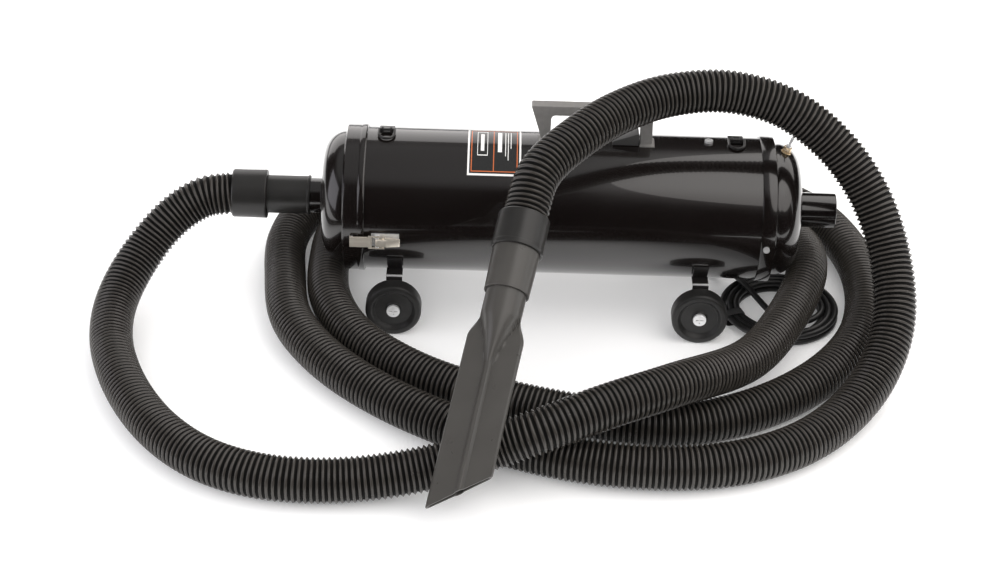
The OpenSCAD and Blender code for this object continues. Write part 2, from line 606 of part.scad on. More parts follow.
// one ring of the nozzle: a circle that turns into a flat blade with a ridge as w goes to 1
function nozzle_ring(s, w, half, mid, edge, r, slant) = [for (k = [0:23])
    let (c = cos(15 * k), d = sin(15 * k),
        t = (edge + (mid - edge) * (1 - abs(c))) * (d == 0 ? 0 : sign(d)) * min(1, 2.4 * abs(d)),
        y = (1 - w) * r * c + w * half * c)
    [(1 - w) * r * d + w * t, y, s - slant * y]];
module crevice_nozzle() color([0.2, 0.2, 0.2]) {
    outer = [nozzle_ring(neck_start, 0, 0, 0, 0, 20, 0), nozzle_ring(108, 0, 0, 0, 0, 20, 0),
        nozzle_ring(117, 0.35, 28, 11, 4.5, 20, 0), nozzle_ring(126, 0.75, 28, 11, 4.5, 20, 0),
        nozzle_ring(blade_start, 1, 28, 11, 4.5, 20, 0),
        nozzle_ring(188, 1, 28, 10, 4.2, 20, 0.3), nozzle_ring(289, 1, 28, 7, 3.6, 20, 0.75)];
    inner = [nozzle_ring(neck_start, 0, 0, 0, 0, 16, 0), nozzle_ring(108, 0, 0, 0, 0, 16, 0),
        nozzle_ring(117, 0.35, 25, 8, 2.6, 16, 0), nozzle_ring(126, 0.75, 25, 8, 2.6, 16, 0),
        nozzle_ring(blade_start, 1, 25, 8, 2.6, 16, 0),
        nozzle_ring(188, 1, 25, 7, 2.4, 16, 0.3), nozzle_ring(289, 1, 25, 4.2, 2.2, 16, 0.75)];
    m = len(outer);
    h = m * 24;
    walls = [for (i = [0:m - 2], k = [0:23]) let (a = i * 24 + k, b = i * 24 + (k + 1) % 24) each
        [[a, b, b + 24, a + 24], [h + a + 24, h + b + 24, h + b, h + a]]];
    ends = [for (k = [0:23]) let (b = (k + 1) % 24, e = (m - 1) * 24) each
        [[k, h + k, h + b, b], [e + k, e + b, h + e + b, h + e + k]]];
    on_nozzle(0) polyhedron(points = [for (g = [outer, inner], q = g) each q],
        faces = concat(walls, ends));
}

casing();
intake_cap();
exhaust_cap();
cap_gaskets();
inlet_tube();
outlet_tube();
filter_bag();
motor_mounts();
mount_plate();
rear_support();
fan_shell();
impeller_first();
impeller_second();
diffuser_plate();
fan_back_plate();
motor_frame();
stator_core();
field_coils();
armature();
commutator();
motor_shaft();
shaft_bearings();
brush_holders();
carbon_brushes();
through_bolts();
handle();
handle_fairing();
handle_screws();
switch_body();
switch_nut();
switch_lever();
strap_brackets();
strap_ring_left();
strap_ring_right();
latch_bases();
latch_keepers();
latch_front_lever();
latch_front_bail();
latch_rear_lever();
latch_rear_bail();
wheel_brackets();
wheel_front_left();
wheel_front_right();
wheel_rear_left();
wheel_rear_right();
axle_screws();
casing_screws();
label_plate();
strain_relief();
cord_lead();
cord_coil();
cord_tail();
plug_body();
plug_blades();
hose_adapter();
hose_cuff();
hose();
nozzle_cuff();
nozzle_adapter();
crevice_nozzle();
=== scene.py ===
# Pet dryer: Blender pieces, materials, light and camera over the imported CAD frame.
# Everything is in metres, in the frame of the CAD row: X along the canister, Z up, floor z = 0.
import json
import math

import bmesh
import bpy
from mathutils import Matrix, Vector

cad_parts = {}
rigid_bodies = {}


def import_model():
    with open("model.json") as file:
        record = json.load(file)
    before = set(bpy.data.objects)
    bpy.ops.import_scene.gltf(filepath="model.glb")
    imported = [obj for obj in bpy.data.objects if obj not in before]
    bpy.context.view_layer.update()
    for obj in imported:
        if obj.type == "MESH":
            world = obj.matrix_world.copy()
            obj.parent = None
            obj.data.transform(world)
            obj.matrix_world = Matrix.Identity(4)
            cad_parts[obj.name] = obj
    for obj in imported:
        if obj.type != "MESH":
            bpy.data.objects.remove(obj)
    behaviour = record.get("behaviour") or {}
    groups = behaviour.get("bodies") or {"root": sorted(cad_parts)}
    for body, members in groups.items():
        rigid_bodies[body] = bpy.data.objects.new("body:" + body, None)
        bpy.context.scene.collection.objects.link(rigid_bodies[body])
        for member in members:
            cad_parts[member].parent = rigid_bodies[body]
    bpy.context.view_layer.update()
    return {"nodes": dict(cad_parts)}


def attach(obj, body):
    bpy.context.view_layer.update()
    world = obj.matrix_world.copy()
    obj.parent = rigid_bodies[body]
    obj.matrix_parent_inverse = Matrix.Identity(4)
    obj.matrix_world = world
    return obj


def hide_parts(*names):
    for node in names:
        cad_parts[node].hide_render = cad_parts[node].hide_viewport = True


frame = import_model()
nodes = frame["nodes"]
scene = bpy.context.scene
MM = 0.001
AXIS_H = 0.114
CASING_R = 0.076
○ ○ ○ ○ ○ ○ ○
• WORK TO BE COMPLETED: Identify and extract each line of the listing that contains "data".

• SOLUTION FOR THIS EXERCISE:
    before = set(bpy.data.objects)
    imported = [obj for obj in bpy.data.objects if obj not in before]
            obj.data.transform(world)
            bpy.data.objects.remove(obj)
        rigid_bodies[body] = bpy.data.objects.new("body:" + body, None)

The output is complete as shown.